Exercise task>
Output exactly the lines between the line that contains "const group = new THREE.Group();" and the last line of the material, counting both.

Given information>
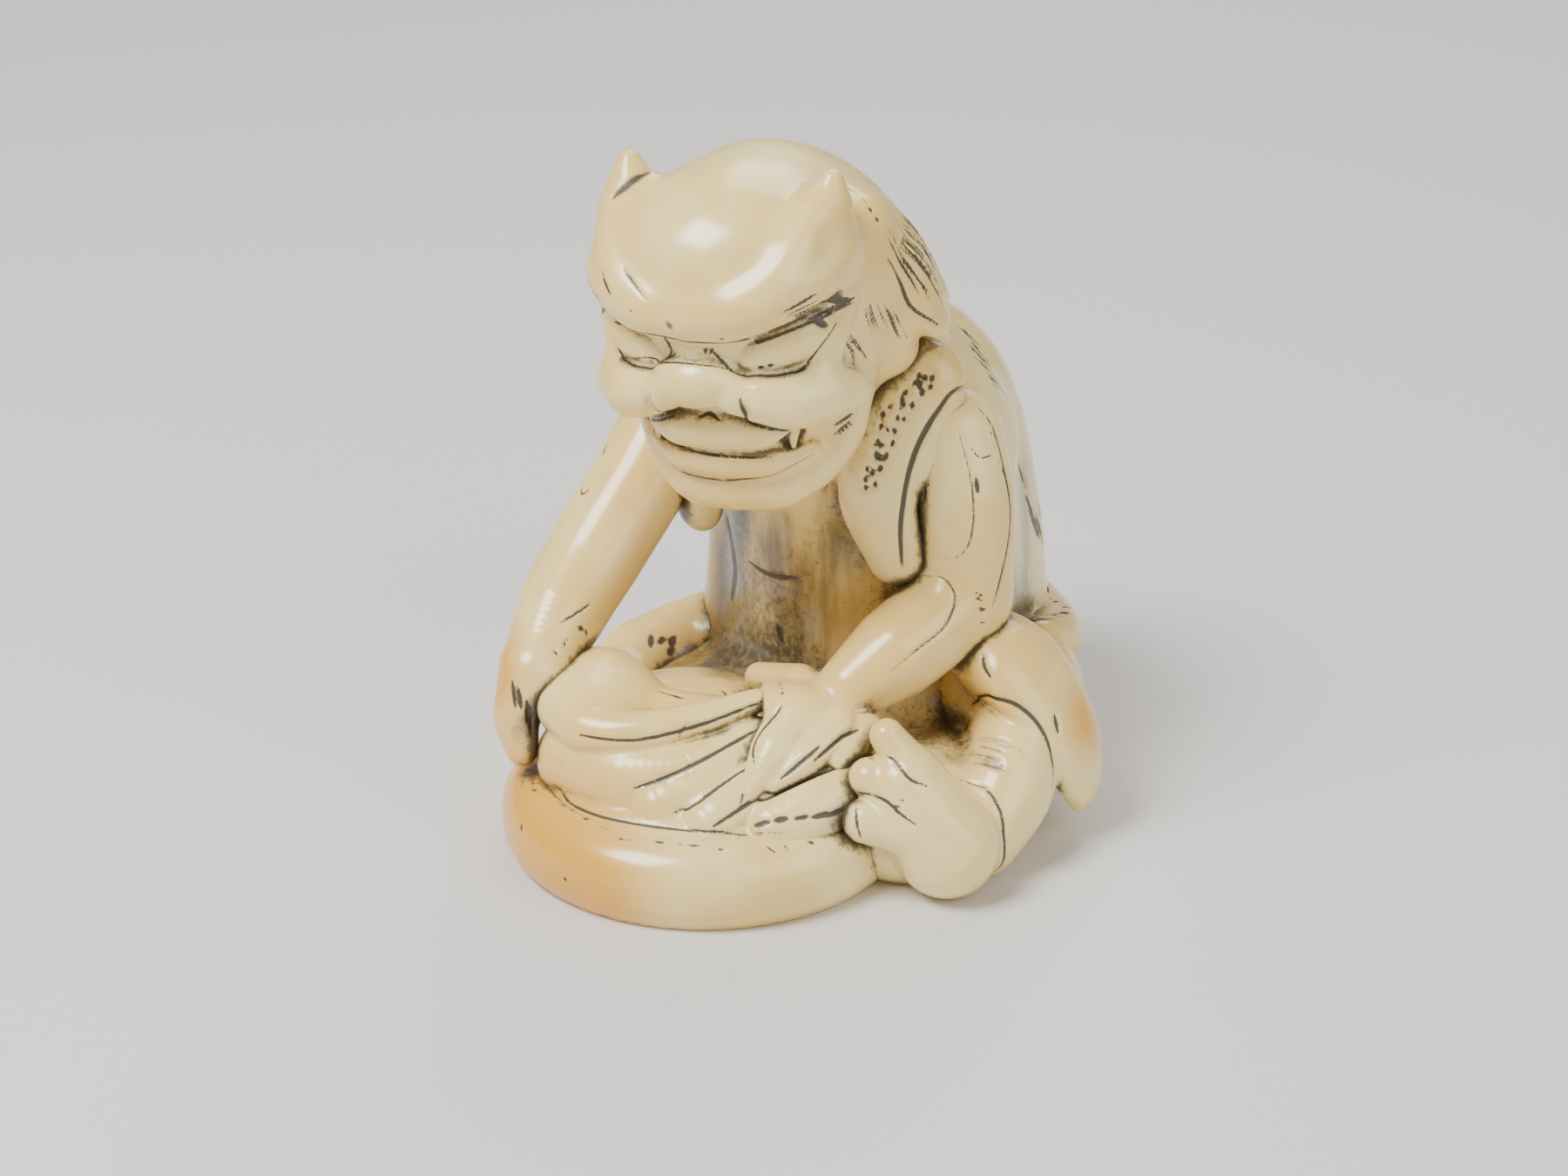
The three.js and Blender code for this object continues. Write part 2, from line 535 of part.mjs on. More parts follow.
function boxBelow(z) {
  const box = new THREE.BoxGeometry(80, 80, 20);
  box.translate(0, 0, z - 10);
  box.deleteAttribute('normal');
  box.deleteAttribute('uv');
  const merged = mergeVertices(box);
  return solidOf(merged.attributes.position.array, merged.index.array);
}

const ground = solidOf(facets.positions, facets.triangles).subtract(boxBelow(0));
const whole = ground.decompose().reduce((m, s) => (s.volume() > m.volume() ? s : m));
const { vertProperties, triVerts } = whole.getMesh();

const geometry = new THREE.BufferGeometry()
  .setAttribute('position', new THREE.BufferAttribute(vertProperties, 3))
  .setIndex(Array.from(triVerts));
geometry.computeVertexNormals();
geometry.computeBoundingBox();
const middle = geometry.boundingBox.getCenter(new THREE.Vector3());

const group = new THREE.Group();
const mesh = new THREE.Mesh(geometry, new THREE.MeshStandardMaterial({ color: 0xeedfb4, roughness: 0.35 }));
mesh.name = 'carving';
mesh.position.set(-middle.x, -middle.y, 0);
group.add(mesh);
export default group;
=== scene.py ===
"""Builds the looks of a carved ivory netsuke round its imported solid: a demon that kneels over a covered tray.

Every carved piece is the zero surface of a signed distance field. Its forms are given in millimetres,
+Z up, with the demon facing -Y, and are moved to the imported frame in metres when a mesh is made.
"""

import math

import bpy
import numpy as np
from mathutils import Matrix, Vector


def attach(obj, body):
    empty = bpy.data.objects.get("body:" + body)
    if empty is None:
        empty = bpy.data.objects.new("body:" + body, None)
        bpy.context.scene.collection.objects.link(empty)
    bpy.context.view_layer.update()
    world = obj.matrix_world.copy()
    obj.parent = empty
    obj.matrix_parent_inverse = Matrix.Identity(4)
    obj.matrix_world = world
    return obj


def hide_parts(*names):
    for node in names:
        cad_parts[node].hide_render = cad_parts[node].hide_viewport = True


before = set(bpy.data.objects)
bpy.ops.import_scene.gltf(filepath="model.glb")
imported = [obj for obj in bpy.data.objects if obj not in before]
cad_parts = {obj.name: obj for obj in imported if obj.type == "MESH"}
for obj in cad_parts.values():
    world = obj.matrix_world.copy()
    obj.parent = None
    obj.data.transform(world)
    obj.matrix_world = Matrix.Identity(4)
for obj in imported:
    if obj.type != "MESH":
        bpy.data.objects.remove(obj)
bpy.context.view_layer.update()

bl_info = {
    "name": "Carved netsuke",
    "version": (1, 0, 0),
    "blender": (4, 5, 0),
    "location": "View3D > Sidebar > Netsuke",
    "description": "Carves the ivory demon, its tray and cloth, and sets the stage",
    "category": "Object",
}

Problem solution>
const group = new THREE.Group();
const mesh = new THREE.Mesh(geometry, new THREE.MeshStandardMaterial({ color: 0xeedfb4, roughness: 0.35 }));
mesh.name = 'carving';
mesh.position.set(-middle.x, -middle.y, 0);
group.add(mesh);
export default group;
=== scene.py ===
"""Builds the looks of a carved ivory netsuke round its imported solid: a demon that kneels over a covered tray.

Every carved piece is the zero surface of a signed distance field. Its forms are given in millimetres,
+Z up, with the demon facing -Y, and are moved to the imported frame in metres when a mesh is made.
"""

import math

import bpy
import numpy as np
from mathutils import Matrix, Vector


def attach(obj, body):
    empty = bpy.data.objects.get("body:" + body)
    if empty is None:
        empty = bpy.data.objects.new("body:" + body, None)
        bpy.context.scene.collection.objects.link(empty)
    bpy.context.view_layer.update()
    world = obj.matrix_world.copy()
    obj.parent = empty
    obj.matrix_parent_inverse = Matrix.Identity(4)
    obj.matrix_world = world
    return obj


def hide_parts(*names):
    for node in names:
        cad_parts[node].hide_render = cad_parts[node].hide_viewport = True


before = set(bpy.data.objects)
bpy.ops.import_scene.gltf(filepath="model.glb")
imported = [obj for obj in bpy.data.objects if obj not in before]
cad_parts = {obj.name: obj for obj in imported if obj.type == "MESH"}
for obj in cad_parts.values():
    world = obj.matrix_world.copy()
    obj.parent = None
    obj.data.transform(world)
    obj.matrix_world = Matrix.Identity(4)
for obj in imported:
    if obj.type != "MESH":
        bpy.data.objects.remove(obj)
bpy.context.view_layer.update()

bl_info = {
    "name": "Carved netsuke",
    "version": (1, 0, 0),
    "blender": (4, 5, 0),
    "location": "View3D > Sidebar > Netsuke",
    "description": "Carves the ivory demon, its tray and cloth, and sets the stage",
    "category": "Object",
}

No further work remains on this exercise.